Check out this site for a complete list of prizes and GOOD LUCK!!!!
Although each person's donation may be small, even single drops of water will eventually fill a swimming pool.
**Blood Orange Olive Oil Cake**
based on a recipe from A Good Appetite: Secrets of the Cake Stand
Butter for greasing pan
3 blood oranges
1 cup sugar
Buttermilk (will be added to juice to be equivalent to approximately 2/3 cup)
3 large eggs
1-3/4 cups all-purpose flour
1- 1/2 teaspoons baking powder
1/4 teaspoon baking soda
1/4 teaspoon salt
2/3 cup extra virgin olive oil
Icing sugar for finishing
Preheat oven to 350 degrees. Grease a 9-by-5-inch loaf pan. Grate zest from 2 oranges and place in a bowl with sugar. Using your fingers, rub ingredients together until orange zest is evenly distributed in sugar.
Supreme an orange: Cut off bottom and top so fruit is exposed and orange can stand upright on a cutting board. Cut away peel and pith, following curve of fruit with your knife. Cut orange segments out of their connective membranes and let them fall into a bowl. Repeat with another orange. Break up segments with your fingers to about 1/4-inch pieces.

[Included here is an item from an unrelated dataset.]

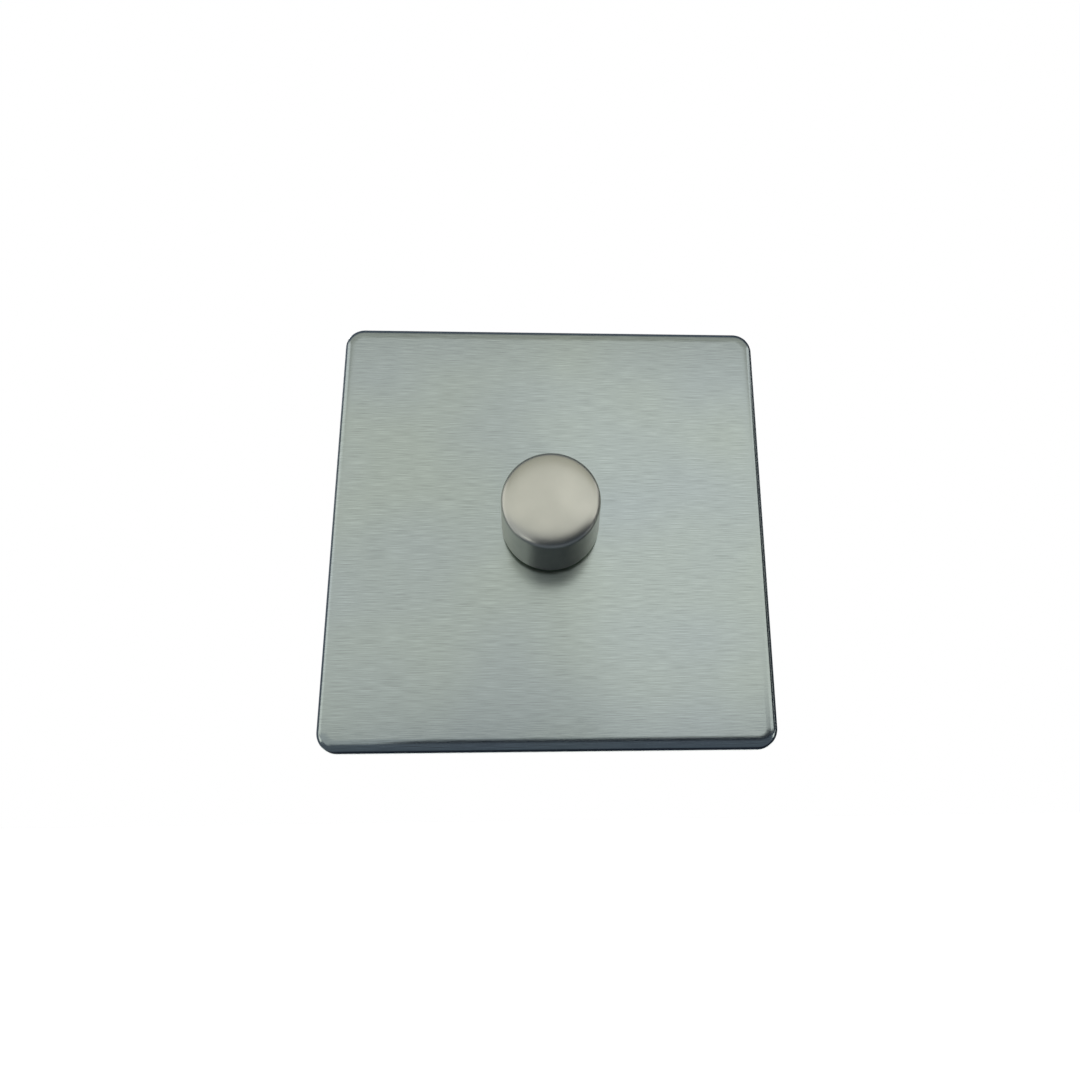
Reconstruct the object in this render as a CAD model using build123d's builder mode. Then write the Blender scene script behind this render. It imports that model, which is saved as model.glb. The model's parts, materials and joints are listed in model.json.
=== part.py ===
from build123d import *
import os

os.makedirs("parts", exist_ok=True)

# A one-gang rotary push dimmer switch on a screwless flat plate, in millimetres.
# Seen from the room, X runs right and Z up, and Y runs into the wall. The origin is the plate's
# centre on the wall plane. OUT distances are measured from the wall towards the room, and IN
# distances from the wall into the wall box.

# Front plate, folded from sheet
PLATE = 86.0
PLATE_FACE = 5.4
PLATE_EDGE = 0.4
PLATE_SHEET = 0.9
PLATE_CORNER = 4.0
PLATE_BEND = 2.5
PLATE_HOLE = 10.8

# Plate liner, moulded
LINER_SLACK = 0.1
LINER = PLATE - 2 * (PLATE_SHEET + LINER_SLACK)
LINER_FRONT = PLATE_FACE - PLATE_SHEET
LINER_WEB = 1.2
LINER_RIM = 1.4
LINER_CORNER = 3.0
LINER_RELIEF = 1.9
LINER_OPENING = 20.0
LINER_RIB = 1.1
LINER_RIB_GAP = 0.1
ARM_WIDTH = 6.0
ARM_THICKNESS = 1.0
ARM_TIP = 1.0
ARM_GAP = 0.2
BARB_REACH = 0.8
BARB_LOW = 1.8
BARB_HIGH = 2.8
PRY_NOTCH = 12.0
PRY_DEPTH = 1.2

# Mounting frame, pressed from sheet
FRAME = 76.0
FRAME_SHEET = 1.2
FRAME_CORNER = 3.0
TAB_SPAN = 78.2
TAB_WIDTH = 24.0
TAB_TOP = 3.2
TAB_BEND = 1.6
WINDOW_WIDTH = 7.0
WINDOW_LOW = 1.7
WINDOW_HIGH = 2.9
FIXING_SPACING = 60.3
FIXING_RADIUS = 2.1
SCREW_HEAD_RADIUS = 4.75
BEAD_LENGTH = 40.0
BEAD_WIDTH = 4.0
BEAD_HEIGHT = 0.6
BEAD_PLACE = 26.0

# Earth terminal on the frame's back
EARTH_X = -30.15
EARTH_Z = -20.0
EARTH_WIDTH = 6.4
EARTH_LENGTH = 9.0
EARTH_DEPTH = 8.0
EARTH_CORNER = 0.5
EARTH_WIRE_IN = 3.4
EARTH_RIVET = 1.5

# Bush, washer and nut
BUSH_RADIUS = 5.0
BUSH_TOP = 7.2
BUSH_BORE = 3.075
BUSH_HOLE = 5.15
WASHER_RADIUS = 7.5
WASHER_THICKNESS = 0.5
NUT_FLATS = 14.0
NUT_THICKNESS = 2.0
NUT_CORNER_DROP = 0.7
NUT_CUT_MARGIN = 0.2
BUSH_LEAD = 0.5

# Knob
KNOB_RADIUS = 9.0
KNOB_FOOT_RADIUS = 9.5
KNOB_HEIGHT = 18.7
KNOB_GAP = 2.0
KNOB_TOP = PLATE_FACE + KNOB_HEIGHT
KNOB_FOOT = PLATE_FACE + KNOB_GAP
KNOB_CROWN_FLAT = 7.6
KNOB_CROWN_DROP = 0.4
KNOB_SHOULDER = 1.8
KNOB_WALL = 0.85
KNOB_ROOF = 1.2
ROOF_ROUND = 1.0
KNOB_FOOT_CHAMFER = 0.2
INSERT_FOOT = 9.2
INSERT_WALL = 1.2
INSERT_ROOF = 1.4
HUB_RADIUS = 4.7
HUB_SLOT = 1.2
HUB_SLOT_DEPTH = 5.0
RIB_OVERLAP = 0.3
RIB_COUNT = 6
RIB_THICKNESS = 0.9
GRIP_LOW = 10.2
GRIP_HIGH = 13.2
GRIP_INNER = 4.15
GRIP_OUTER = 4.75

# Spindle and its clip
SPINDLE_RADIUS = 3.0
SPINDLE_TIP = 19.8
SPINDLE_FLAT = 1.5
SPINDLE_LEAD = 0.4
FLAT_FOOT = 8.0
FIT_GAP = 0.05
DRIVE_SQUARE = 4.2
DRIVE_CORNER = 0.2
DRIVE_SHOULDER = 3.0
DRIVE_END = 9.6
CLIP_IN = 8.8
CLIP_THICKNESS = 0.6
CLIP_OUTER = 4.0
CLIP_GROOVE = 1.6
GROOVE_CUT_MARGIN = 0.5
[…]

Halve remaining orange and squeeze juice into a measuring cup. You will have about 1/4 cup or so. Add buttermilk or yogurt to juice until you have 2/3 cup liquid altogether. Pour mixture into bowl with sugar and whisk well. Whisk in eggs.
In another bowl, whisk together flour, baking powder, baking soda and salt. Gently whisk dry ingredients into wet ones. Switch to a spatula and fold in oil a little at a time. Fold in pieces of orange segments. Scrape batter into pan and smooth top.
Bake cake for about 55 minutes, or until it is golden and a knife inserted into center comes out clean. Cool on a rack for 5 minutes, then unmold and cool to room temperature right-side up. Serve with whipped cream and honey-blood orange compote, if desired. I adore my olive oil cake sprinkled liberally with icing sugar!!!
Serves 8 - 10
Note: To make a honey-blood orange compote, supreme 3 more blood oranges according to directions above. Drizzle in 1 to 2 teaspoons honey. Let sit for 5 minutes, then stir gently.